Q: There is a case in Bali where a girl who was a victim of pedophiles later became a supplier of children. How do you see this case?
A: That's one of the consequences of the violation of children's rights. They themselves may turn into providers of sexual services. They have lost every sense of, let's say, hope in their life to be somebody. So they find out that this is an easy way to make money, so they become a supplier of those services. You see similar things if you look at child abuse. Abused children sometimes turn into abusive parents. But it's not to say that every abused child becomes an abusive parent, but there is a risk that happens.

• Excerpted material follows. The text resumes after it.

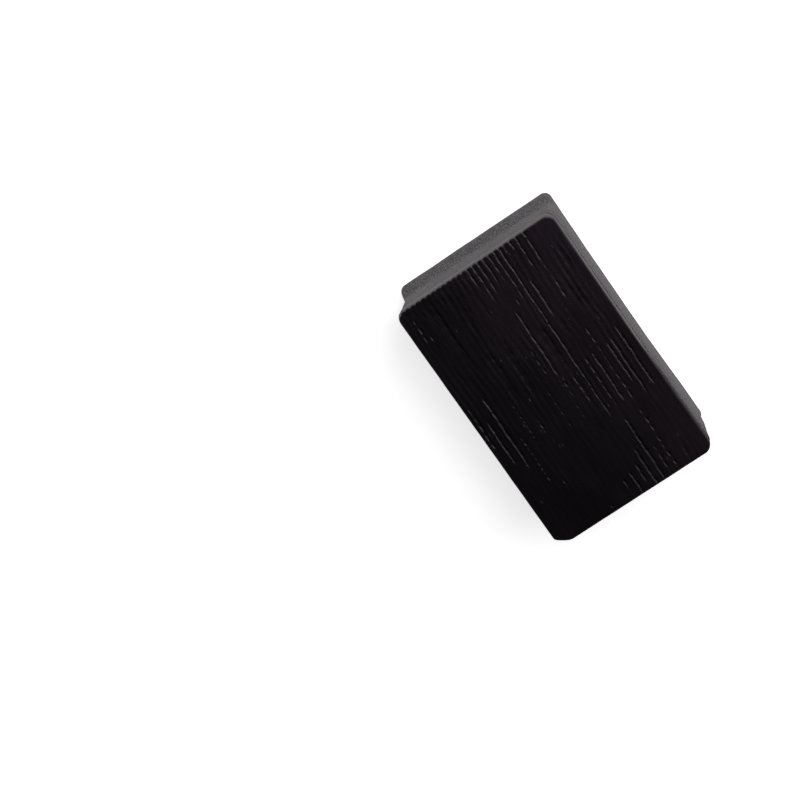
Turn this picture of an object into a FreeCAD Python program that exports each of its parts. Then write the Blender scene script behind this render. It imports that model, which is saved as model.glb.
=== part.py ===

So for that reason, recovery and social reintegration of victims of CSEC and trafficking are very crucial, just to prevent what you have just described.
Q: Now let's talk about Indonesia. What are your views on CSEC and trafficking in Indonesia?
A: I don't know much about it in Indonesia. There are some reports on child trafficking to and from Indonesia, but they are very limited in terms of numbers. But there is a very incomplete picture as far as I understood from the reports we have. So we need further systematic investigations, collecting data and also even looking at an incident like a single case. You still have to fully investigate it because it might be, we call it a "camel nose". You find a small thing that is a camel nose. You think, "Hey, it's just a small thing." But if you start to pull out that nose you will find the whole camel behind. So if you have a single case that may look trivial, but if you investigate it you will have a long trail of other cases.
Or you may open doors to other cases and if you carefully interview the child and others involved in that case, you may find that those others have been involved in other cases similar to this one. So you can, perhaps, discover the whole network.
Q: What urgent steps can the government take regarding this problem?
A: I think what the Indonesian government should consider, and that's in line with the commitment it has made to the regional action plan, is to at least to have enough instruments in place in terms of laws, in terms of agreements with regional partners, neighboring countries, so that in case you have a case of CSEC, you can easily link that to other countries.
For example, if there is a girl found in Jakarta coming from Thailand, if you have an agreement with Thailand to negotiate and collaborate between the police you can do an investigation in Thailand. Or you can easily refer the case to Thai authorities, informing them, "We have a girl here and apparently she has been trafficked to Indonesia. We found her in a brothel. So we want to know who is behind it. You can give us some names, or you can come to Jakarta or we can send her back, but we want you to investigate."
To do that there has to be an agreement, because if you send the girl back and nothing happens, you will have other victims from the same network that sent that girl to Jakarta.